Le marteau et la Dufau-cille !
Dans la sixième circonscription, s’étalant de Biarritz à Hendaye via le Labourd intérieur, la bataille paraît plus âpre au premier tour du fait notamment de la concurrence à droite et au centre droit : pas moins de six propositions sur 12, en incluant celle du député sortant Vincent Bru (hors RN et Reconquête). Pour autant, la cause semble entendue dans ce territoire fortement ancré à droite et pour le supporteur de Macron qui avait frôlé les 40% au premier tour de 2017. Reste à scruter le score à venir de Peio Dufau au nom d’EHBai, militant abertzale de gauche, syndicaliste engagé à la SNCF et investi dans le monde du handicap. Il pourrait —avec le rejet putatif du candidat inconnu de la LFI— dépasser les 12% réalisés par la précédente candidature abertzale de Peio Etcheverry-Ainchart. Alors, même si les supputations pré-électorales peuvent s’avérer in fine inexactes, il serait quand même superfétatoire de miser un eusko sur de grands chamboulements électoraux locaux avec l’avènement d’un.e député.e basque un tantinet progressiste.

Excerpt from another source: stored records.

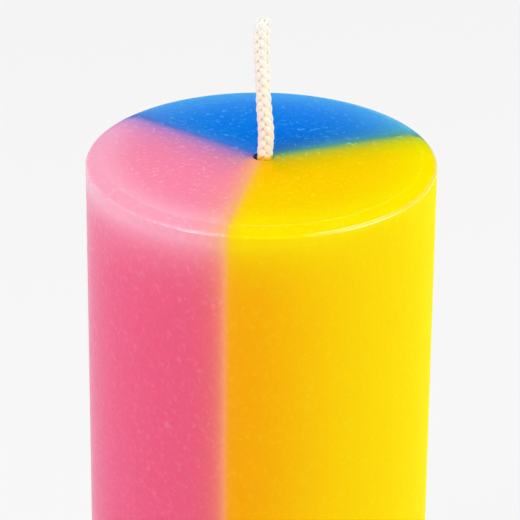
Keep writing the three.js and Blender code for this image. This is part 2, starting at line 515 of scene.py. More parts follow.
    def dyed(
        self,
        tree: bpy.types.NodeTree,
        radius: Any,
        depth: Any,
        on_top: Any,
        distances: list[Any],
        body: WaxBody,
    ) -> bpy.types.Node:
        """Works out the colour of the clear wax, with painted light in it: a painted glow at the rim
        and at the base, painted shade near the first seam and round the wick, and the next pours'
        colours near the seams.

        Args:
            tree: the material's tree.
            radius: the distance from the candle's axis, in millimetres.
            depth: how far below the candle's top, in millimetres.
            on_top: 1 on the top and 0 on the side.
            distances: the distances from both seams.
            body: the candle's body.

        Returns:
            The node that gives the colour.
        """
        # Painted glow: the colour pales towards the rim, inwards on the top and downwards on the side,
        # and towards the base, where light enters the wax at its edges
        inward = add_node(
            tree, MATH, [body.diameter / 2 - self.rim_width, radius], operation="SUBTRACT"
        )
        inward = add_node(tree, MATH, [inward, 0.0], operation="MAXIMUM")
        below = add_node(tree, MATH, [depth, self.rim_depth], operation="SUBTRACT")
        below = add_node(tree, MATH, [below, 0.0], operation="MAXIMUM")
        inward = fall_off(tree, inward, self.rim_reach, self.rim_falloff)
        below = fall_off(tree, below, self.side_reach)
        glow = add_node(tree, MATH, [inward, below], operation="MULTIPLY")
        height = add_node(tree, MATH, [body.height, depth], operation="SUBTRACT")
        at_base = fall_off(tree, height, self.side_reach)
        at_base = add_node(tree, MATH, [at_base, self.base_glow], operation="MULTIPLY")
        glow = add_node(tree, MATH, [glow, at_base], operation="MAXIMUM")

        # Painted shade: the side deepens towards the first seam, and the top round the wick
        near = fall_off(tree, distances[0], self.seam_shade_reach, 2.0)
        side = add_node(tree, MIX, [near, linear(self.side), linear(self.seam_shade)], data_type="RGBA")
        near = fall_off(tree, radius, self.core_reach, 2.0)
        top = add_node(tree, MIX, [near, linear(self.plateau), linear(self.core)], data_type="RGBA")
        colour = add_node(tree, MIX, [on_top, side, top], data_type="RGBA")
        colour = add_node(tree, MIX, [glow, colour, linear(self.rim)], data_type="RGBA")

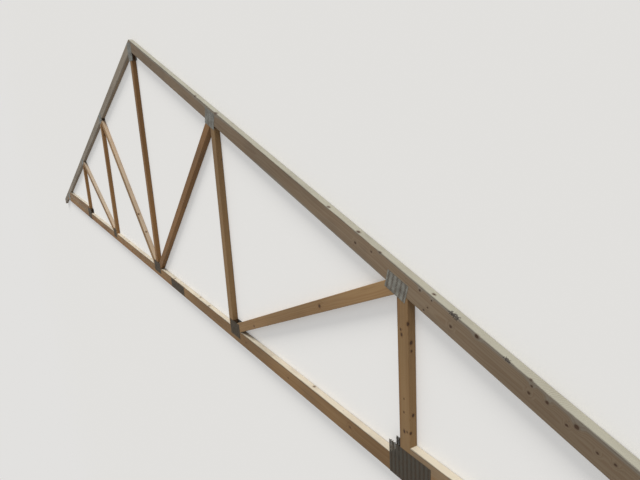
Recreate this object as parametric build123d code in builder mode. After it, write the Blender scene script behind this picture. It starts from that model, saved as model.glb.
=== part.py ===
from build123d import *
import math
import os

os.makedirs("parts", exist_ok=True)

# A gable roof truss of sawn lumber, lying on its back face. X runs along the span, Y is the height
# that the truss has when it stands, and Z is its thickness. The origin is under the middle of the
# outline, on the level of the back plates' outer faces, on which the truss lies.

# Overall form
span = 12192.0               # over the heels
roof_pitch = 4.0 / 12.0      # rise over run of the top chords
overhang = 457.2             # level reach of the rafter tails past the heels
heel_butt = 6.35             # upright cut that ends the bottom chord under each top chord

# Lumber
lumber_thickness = 38.1
eased_edge = 3.175           # rounding of the long edges
top_chord_depth = 88.9
bottom_chord_depth = 88.9
heel_block_depth = 88.9
king_post_width = 63.5
inner_post_width = 63.5
outer_post_width = 63.5
inner_diagonal_width = 63.5
outer_diagonal_width = 63.5
diagonal_nose = 18.0         # short cut of a diagonal that bears on the side of a post

# Panel points, measured from the middle of the truss
inner_post_offset = 1828.8
outer_post_offset = 3657.6
splice_offset = 609.6        # butt joint of the two bottom chord lengths, right of the middle

# Connector plates: the length runs along the slots, the width across them
plate_thickness = 1.0
peak_plate_length = 127.0
peak_plate_width = 152.4
inner_head_plate_length = 152.4
inner_head_plate_width = 101.6
outer_head_plate_length = 127.0
outer_head_plate_width = 76.2
king_foot_plate_length = 203.2
king_foot_plate_width = 101.6
inner_foot_plate_length = 152.4
inner_foot_plate_width = 101.6
outer_foot_plate_length = 254.0
outer_foot_plate_width = 152.4
splice_plate_length = 355.6
splice_plate_width = 76.2
heel_plate_length = 203.2
heel_plate_width = 127.0

# Where the plates sit on their joints
peak_plate_inset = 4.0       # top corners below the top edges of the top chords
head_plate_shift = 38.0      # up the slope from the panel point, towards the diagonal
head_plate_lap = 25.0        # reach below the top chord, onto the webs
foot_plate_lap = 49.0        # reach above the bottom chord, onto the webs
inner_foot_plate_shift = 61.0
outer_foot_plate_shift = 25.4
heel_plate_setback = 264.5   # from the heel to the middle of the plate
heel_plate_inset = 5.0       # above the underside of the bottom chord

# Punched slots of the plates
slot_length = 12.7
slot_width = 3.2
slot_pitch_along = 25.4
slot_pitch_across = 6.35

# Levels along Z
wood_back = plate_thickness
wood_front = wood_back + lumber_thickness
wood_middle = (wood_back + wood_front) / 2

# Heights along Y
half_span = span / 2
tail_end = half_span + overhang
slope = math.atan(roof_pitch)
top_chord_upright = top_chord_depth / math.cos(slope)
standing_height = half_span * roof_pitch + top_chord_upright + heel_butt
tail_depth = tail_end * roof_pitch + top_chord_upright
peak_height = max(standing_height, tail_depth) / 2
base_height = peak_height - standing_height
floor_height = base_height + bottom_chord_depth
block_height = floor_height + heel_block_depth

# Sides and their signs along X
hands = {"right": 1, "left": -1}


def top_edge(x):
    """Height of the top chord's upper edge at x."""
    return peak_height - abs(x) * roof_pitch


def under_edge(x):
    """Height of the top chord's lower edge at x."""
    return top_edge(x) - top_chord_upright


def under_edge_reach(height):
    """Distance from the middle at which the top chord's lower edge comes down to a height."""
    return (peak_height - top_chord_upright - height) / roof_pitch


def mirrored(corners, side):
    """Corners of the right-hand side, or the same corners mirrored to the left."""
    return [(side * x, y) for x, y in corners]


def save(piece, name):
    """Label one finished piece and write it to its own file."""
    piece.part.label = name
    export_step(piece.part, f"parts/{name}.step", write_pcurves=False)


def cut_board(depth, middle, lean, outline, name):
    """Eased stock of one depth, laid through a point at a lean and trimmed to an outline."""
    along = (math.cos(lean), math.sin(lean), 0)
    across = (-math.sin(lean), math.cos(lean), 0)
    with BuildPart() as board:
        with BuildSketch(Plane(origin=(*middle, wood_middle), x_dir=across, z_dir=along)):
            RectangleRounded(depth, lumber_thickness, eased_edge)
        extrude(amount=tail_end, both=True)
        with BuildSketch(Plane.XY):
            with BuildLine():
                Polyline(*outline, close=True)
            make_face()
        extrude(amount=wood_front + plate_thickness, mode=Mode.INTERSECT)
    save(board, name)


def cut_post(offset, width, side, name):
    """An upright web that stands on the bottom chord, its head bevelled to the top chord."""
    cut_board(width, (side * offset, 0), math.pi / 2, web_space, name)


def cut_diagonal(near, far, width, side, name):
    """A sloping web in the panel from near to far, trimmed to the chords and the two posts."""
    panel = [
        (near, floor_height),
        (far, floor_height),
        (far, under_edge(far)),
        (near, under_edge(near)),
    ]
    foot_height = floor_height + diagonal_nose
    head_height = under_edge(far) - diagonal_nose
    run = far - near
    rise = head_height - foot_height
    lean = math.atan2(rise, run) + math.asin(width / math.hypot(run, rise))
    middle = (side * (near + far) / 2, (foot_height + head_height) / 2)
    cut_board(width, middle, side * lean, mirrored(panel, side), name)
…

Comme dirait le camarade Jean-Pierre, “La route est droite, mais la pente est forte” !
(1) En 2021, le parti présidentiel a par exemple récolté un peu plus de 10 millions d’euros pour la première fraction et près de 11 millions pour la seconde. Loin devant LR, deuxième parti à récolter le plus d’aides publiques, avec un total de 14,7 millions d’euros.
(2) Sondage réalisé du 16 au 19 mai sur un échantillon de 11 247 personnes. Marge d’erreur entre 0,3 et 0,9%.